Жду минут двадцать, «Отче наш» читаю, надо успокоиться и твердо верить в успех. Подошла лечащий врач, Карина.  Рассказала, что собрался консилиум, что очень большая аневризма аорты, что возможно будут предлагать полостную операцию, что ничего страшного, что 76 лет…у них есть примеры… Думаю об одном: как она там? Вроде и не операция, прокол только, но поди выдержи такое… Милая моя, родная, только держись… Наркоз местный, над ней врач, ассистенты, медсестры, человек пять в операционной… Разговаривают с ней, она что-то отвечает… Ничего, всё будет хорошо, скоро все закончится. И только потом начнется…Операция или стент? Как  это будет? Завтра после решения консилиума надо позвать сына её, моего дядьку, чтоб тоже решал, согласен он или нет… Так всё странно, нас вроде всех много ее любит, а мне одной страшно…
Сколько передумано за эти часы… Вся жизнь…
Что есть любовь, а что есть зависимость, а может привязанность, или болезнь? Любовь есть состояние разума и тела, обретающих смысл существования. Чем человек старше, тем смысл глубже, в самых недрах нашего сознания. Там, где сама суть нашего существования открывается мудрецам, за пределами мозга и понимания. Страх потери любимого – страх потери себя самого, словно без него – ты никто, словно незачем тебе жить, раз нет его рядом. Так было в юности, когда  какой-то удушающий комок заполнял живот и разрастался внутри медленно и мучительно до состояния, когда тело инстинктивно начинало искать выход – бежать на тренировку, играть на гитаре, сочинять песни и стихи,  а потом, обессилев, отключалось до следующего «прихода» страха одиночества. Мне кажется, я родилась с этим страхом. Сколько помню, особенно, когда вселились в новый дом, мне было шесть лет, и сейчас – сорок: как будто чего –то не хватает внутри, какой-то важной части внутри меня нет, а вместо нее эта расползающаяся по животу пустота, душащая, не дающая глубоко вздохнуть, заставляющая себя жалеть, … Возможно, это и правда, болезнь, и как-то можно с этим бороться, и иногда даже получается: где с друзьями, где с алкоголем... Но в основном - трудом круглосуточным там, где можно применить свои знания, энергию, опыт, творчество и способности организатора, режиссера, дизайнера, декоратора…. ну и дальше по списку… тех качеств, которые были развиты в процессе обучения теперь уже в трёх ВУЗах. Зачем? А в основе всё тот же бег от страха одиночества…

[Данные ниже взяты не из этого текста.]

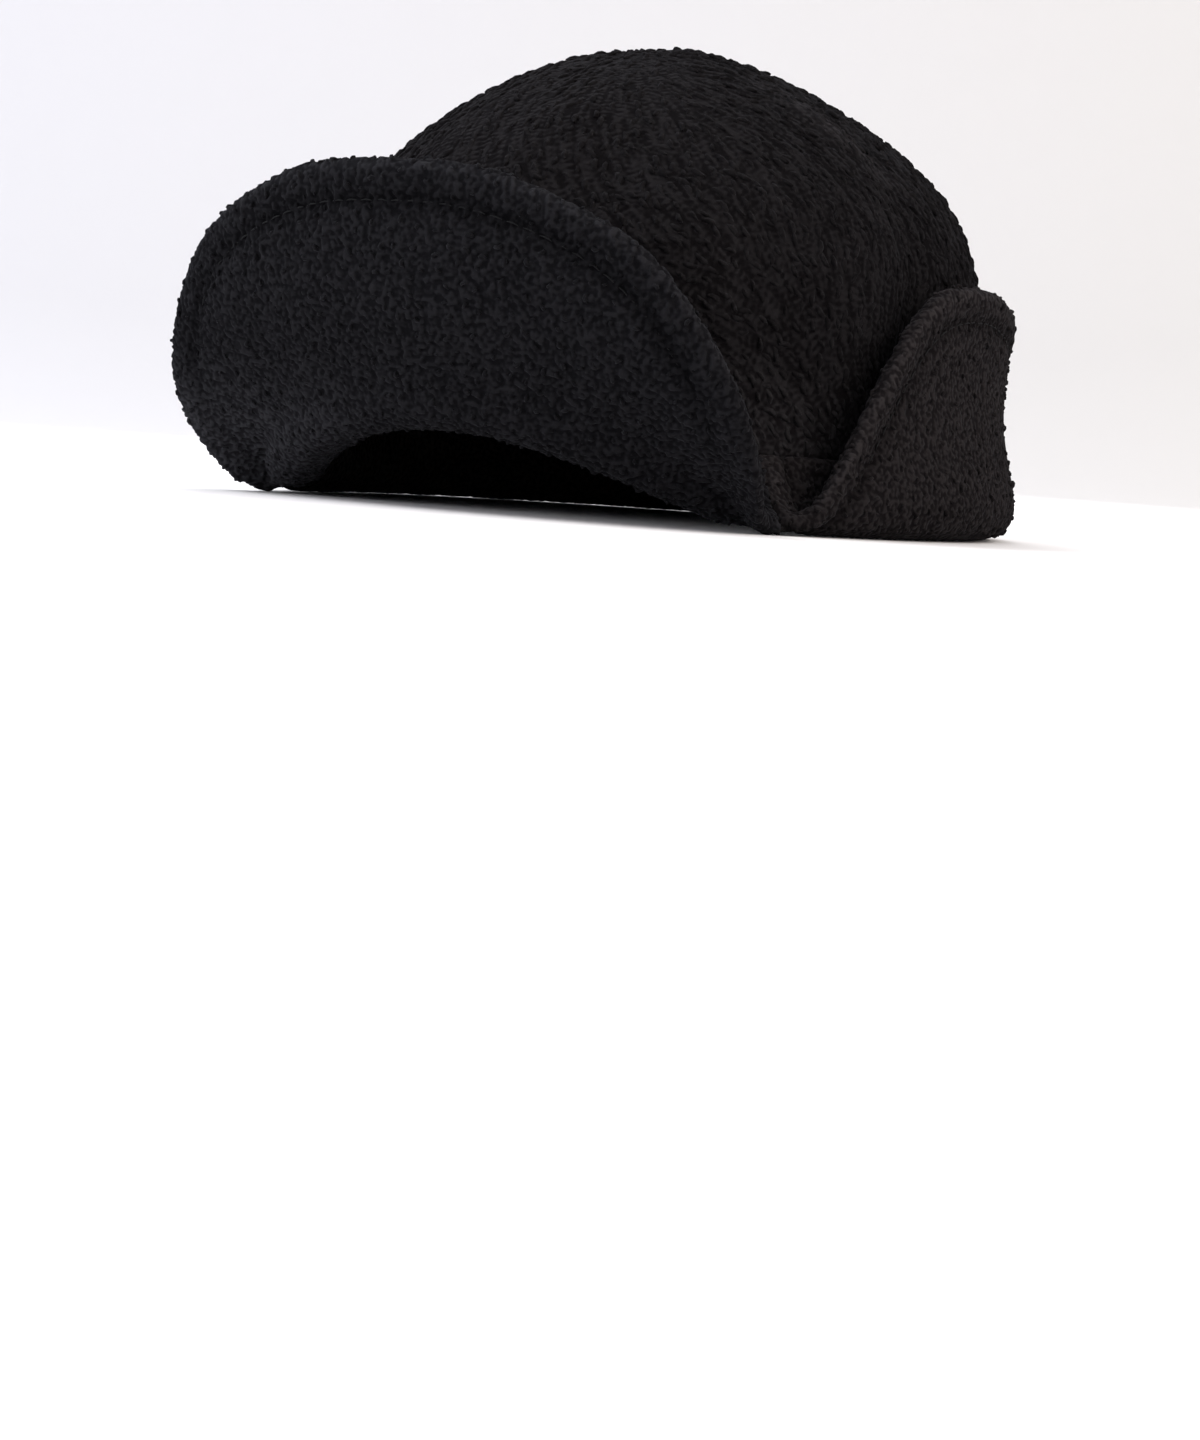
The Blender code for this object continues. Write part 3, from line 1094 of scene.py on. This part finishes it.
@dataclass(frozen=True)
class Topstitch:
    """A row of stitches along an edge: a valley in the pile with a fine thread at its bottom."""

    from_edge: float
    depth: float
    half_width: float
    stitch: float = 3.2 * MM
    gap: float = 1.2 * MM
    thread: float = 0.22 * MM
    points: int = 5
    sides: int = 5
    reach: float = 1.6 * MM
    lift: float = 0.1
    sunk: float = 0.6
    end_thickness: float = 0.45
    fewest: int = 2

    def valley(self, distance: np.ndarray) -> np.ndarray:
        """Returns how much of the valley there is at these distances from the edge, from 0 to 1."""
        return np.exp(-(((distance - self.from_edge) / self.half_width) ** 2))

    def row(
        self, points: np.ndarray, normals: np.ndarray, distance: np.ndarray, edge: EdgeLine
    ) -> np.ndarray:
        """Finds the line that the stitches follow on one face of the cloth.

        Args:
            points: the points of that face.
            normals: their normals.
            distance: their distances to the edge.
            edge: the free edge.

        Returns:
            The points of the row, in order round the head.
        """
        near = np.abs(distance - self.from_edge) < self.reach
        points = points[near] + normals[near] * self.thread * self.lift
        angle = edge.oval.angle(points)
        place = ((angle + math.pi) / (2 * math.pi) * edge.bins).astype(int) % edge.bins
        total = np.stack([np.bincount(place, points[:, axis], edge.bins) for axis in range(3)], axis=1)
        count = np.bincount(place, minlength=edge.bins)
        enough = count > self.fewest
        middle = total[enough] / count[enough, None]
        return edge.smoothed(middle, edge.oval.angle(middle))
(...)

Теперь приходит иное. Да, было бы здорово иногда, хотя бы раз в неделю скрываться от проблем и забот в лучах света и беспрецедентного обожания того, кого называла любимым. И это был замкнутый круг – я летела к нему на крыльях, сильных и красивых, как у белых птиц. Затем видела, как на его деревьях под ласкающими лучами солнца, словно в убыстренном видео - воспроизведении, распускаются первые почки, превращаясь в белоснежную дымку цветов, от которых его глаза становятся источниками волшебного, фантастического, божественного света,  затем несколько минут всепоглощающего восторга, нежности, зависти к самой себе, бесконечности… Несколько минут бесконечности, сменяющейся горьким отчаянием предстоящей разлуки. Незаконченный роман, потому что круг никак не мог разомкнуться. Таково было наше желание. И вот…приходит иное.
Она всегда была и есть мой земной ангел-хранитель. Есть русское слово – «берегиня». Это она, моя милая «партизанская» бабушка, хранящая все мои сны, все мои тайны, всю мою душу.
Теперь мне впору учиться быть «берегиней»… А любовь – вечность, она и вдохновляет и пугает. Возможно, она и будет, и есть, и плачет где-то сидит, болящая моя любовь, в укромном уголке моего сердца… Да только выходит, что нет важнее другого сердца – бабушкиного! Единственного, вмещающего в себя любовь ко всему Божьему, а потому огромному и горячему, как солнце.